I had dinner at Union on Sunday. Dinner consisted of four bowls of chili.

You see, Stowell is not one of those chefs who believes that his high-end cooking is the end of the story. So on select Sunday nights, he collaborates with some of his regular customers to produce what he calls Sunday Dinners. The first one I attended was Oktoberfest-themed. I went in expecting Union’s refined take on traditional German favorites. What I got was huge platters of sausages, sauerkraut, wienerschnitzel, and pickled herring. Delicious, but nothing refined about it.

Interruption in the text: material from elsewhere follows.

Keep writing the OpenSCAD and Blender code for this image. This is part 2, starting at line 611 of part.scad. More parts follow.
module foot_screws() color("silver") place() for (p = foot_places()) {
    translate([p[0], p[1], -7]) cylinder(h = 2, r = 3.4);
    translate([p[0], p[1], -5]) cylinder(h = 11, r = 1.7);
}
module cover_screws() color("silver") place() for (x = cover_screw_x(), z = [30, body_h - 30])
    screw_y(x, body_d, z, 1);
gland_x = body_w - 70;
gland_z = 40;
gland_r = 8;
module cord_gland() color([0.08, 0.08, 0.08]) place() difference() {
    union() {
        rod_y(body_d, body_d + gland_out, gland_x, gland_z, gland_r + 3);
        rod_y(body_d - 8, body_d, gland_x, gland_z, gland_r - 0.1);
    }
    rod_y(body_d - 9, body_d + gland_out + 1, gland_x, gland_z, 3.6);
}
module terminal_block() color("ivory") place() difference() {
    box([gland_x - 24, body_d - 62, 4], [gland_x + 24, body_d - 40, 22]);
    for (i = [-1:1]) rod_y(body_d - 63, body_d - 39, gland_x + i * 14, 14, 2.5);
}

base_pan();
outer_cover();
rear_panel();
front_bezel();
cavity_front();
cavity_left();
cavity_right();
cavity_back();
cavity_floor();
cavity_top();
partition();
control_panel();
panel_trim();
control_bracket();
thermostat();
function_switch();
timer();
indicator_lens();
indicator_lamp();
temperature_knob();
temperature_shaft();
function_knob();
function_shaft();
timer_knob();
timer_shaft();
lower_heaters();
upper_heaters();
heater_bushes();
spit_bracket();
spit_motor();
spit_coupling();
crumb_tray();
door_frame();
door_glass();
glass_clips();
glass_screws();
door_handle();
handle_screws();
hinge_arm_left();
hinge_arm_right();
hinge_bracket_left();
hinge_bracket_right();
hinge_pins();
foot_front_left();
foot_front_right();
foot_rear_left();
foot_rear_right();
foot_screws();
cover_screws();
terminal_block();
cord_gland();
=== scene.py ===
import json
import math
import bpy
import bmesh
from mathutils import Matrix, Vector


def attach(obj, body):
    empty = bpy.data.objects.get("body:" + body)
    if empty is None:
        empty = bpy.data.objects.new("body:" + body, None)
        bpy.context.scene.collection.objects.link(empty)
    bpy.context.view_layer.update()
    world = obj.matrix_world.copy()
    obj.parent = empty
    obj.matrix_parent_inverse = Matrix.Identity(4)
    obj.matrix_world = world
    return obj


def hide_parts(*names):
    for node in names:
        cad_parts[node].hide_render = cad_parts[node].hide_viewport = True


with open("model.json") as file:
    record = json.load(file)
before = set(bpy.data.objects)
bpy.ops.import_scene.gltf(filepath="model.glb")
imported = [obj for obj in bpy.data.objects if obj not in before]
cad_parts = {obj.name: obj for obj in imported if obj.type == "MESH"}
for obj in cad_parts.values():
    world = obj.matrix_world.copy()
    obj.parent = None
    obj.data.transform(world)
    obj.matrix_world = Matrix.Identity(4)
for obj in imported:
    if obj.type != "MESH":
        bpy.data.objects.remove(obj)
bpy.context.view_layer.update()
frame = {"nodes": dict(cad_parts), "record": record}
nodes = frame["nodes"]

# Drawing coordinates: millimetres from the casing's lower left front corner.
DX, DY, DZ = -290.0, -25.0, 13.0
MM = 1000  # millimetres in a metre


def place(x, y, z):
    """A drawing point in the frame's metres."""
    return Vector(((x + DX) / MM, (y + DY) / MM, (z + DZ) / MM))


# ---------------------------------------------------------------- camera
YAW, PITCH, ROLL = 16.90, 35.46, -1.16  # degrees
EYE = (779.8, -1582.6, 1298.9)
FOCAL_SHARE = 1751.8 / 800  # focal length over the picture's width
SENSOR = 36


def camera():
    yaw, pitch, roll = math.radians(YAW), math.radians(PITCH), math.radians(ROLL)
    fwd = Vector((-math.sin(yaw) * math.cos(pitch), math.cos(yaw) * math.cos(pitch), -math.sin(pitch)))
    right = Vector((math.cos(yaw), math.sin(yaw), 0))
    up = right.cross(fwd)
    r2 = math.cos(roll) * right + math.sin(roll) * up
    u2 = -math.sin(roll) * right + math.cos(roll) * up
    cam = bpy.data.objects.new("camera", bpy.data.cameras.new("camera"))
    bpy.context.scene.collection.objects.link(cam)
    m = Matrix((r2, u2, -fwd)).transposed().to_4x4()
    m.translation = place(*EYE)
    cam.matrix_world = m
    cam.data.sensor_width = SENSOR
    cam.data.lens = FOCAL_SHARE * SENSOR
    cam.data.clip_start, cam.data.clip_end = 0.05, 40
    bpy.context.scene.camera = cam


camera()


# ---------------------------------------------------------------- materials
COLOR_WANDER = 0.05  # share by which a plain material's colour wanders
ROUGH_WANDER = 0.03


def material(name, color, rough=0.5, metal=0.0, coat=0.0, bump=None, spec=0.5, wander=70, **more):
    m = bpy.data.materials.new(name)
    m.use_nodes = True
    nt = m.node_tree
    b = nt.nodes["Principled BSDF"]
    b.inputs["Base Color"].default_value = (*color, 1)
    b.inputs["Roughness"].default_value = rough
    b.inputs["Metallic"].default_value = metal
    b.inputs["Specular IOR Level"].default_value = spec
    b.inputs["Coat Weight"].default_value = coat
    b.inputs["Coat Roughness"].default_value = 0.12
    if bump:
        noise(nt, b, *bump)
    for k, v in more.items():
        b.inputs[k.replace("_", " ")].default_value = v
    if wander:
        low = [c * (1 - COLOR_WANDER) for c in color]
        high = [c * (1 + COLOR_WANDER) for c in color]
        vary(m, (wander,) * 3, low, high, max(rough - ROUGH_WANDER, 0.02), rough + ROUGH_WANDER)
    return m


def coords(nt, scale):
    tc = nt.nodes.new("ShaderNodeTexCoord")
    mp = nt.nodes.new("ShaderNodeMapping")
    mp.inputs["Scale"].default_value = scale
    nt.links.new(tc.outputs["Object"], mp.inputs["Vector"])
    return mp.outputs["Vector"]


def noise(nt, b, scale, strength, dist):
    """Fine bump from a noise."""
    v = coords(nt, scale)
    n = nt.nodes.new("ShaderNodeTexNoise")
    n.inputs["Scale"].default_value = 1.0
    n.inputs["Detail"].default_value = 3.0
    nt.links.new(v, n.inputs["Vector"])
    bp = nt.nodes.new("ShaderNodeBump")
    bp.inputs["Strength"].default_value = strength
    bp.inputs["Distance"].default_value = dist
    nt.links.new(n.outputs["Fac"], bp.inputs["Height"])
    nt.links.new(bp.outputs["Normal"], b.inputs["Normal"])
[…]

In the same vein, last Sunday was Union’s first annual chili cookoff. Professional chefs squared off against members of the public, including several of my friends. Unlimited beer and Fritos were included with dinner.

There were fourteen chilis to taste, and I got through most of them. I’d never been to a chili cookoff before, and it answered something I’ve long wondered: is there really much difference between good chili and great chili? I’ve been cooking chili since I was a kid, and I’ve learned that if you put some beef, tomato sauce, chili powder, and onions into a pot, it’s going to come out pretty tasty and pretty much like the last pot you made, whatever the recipe.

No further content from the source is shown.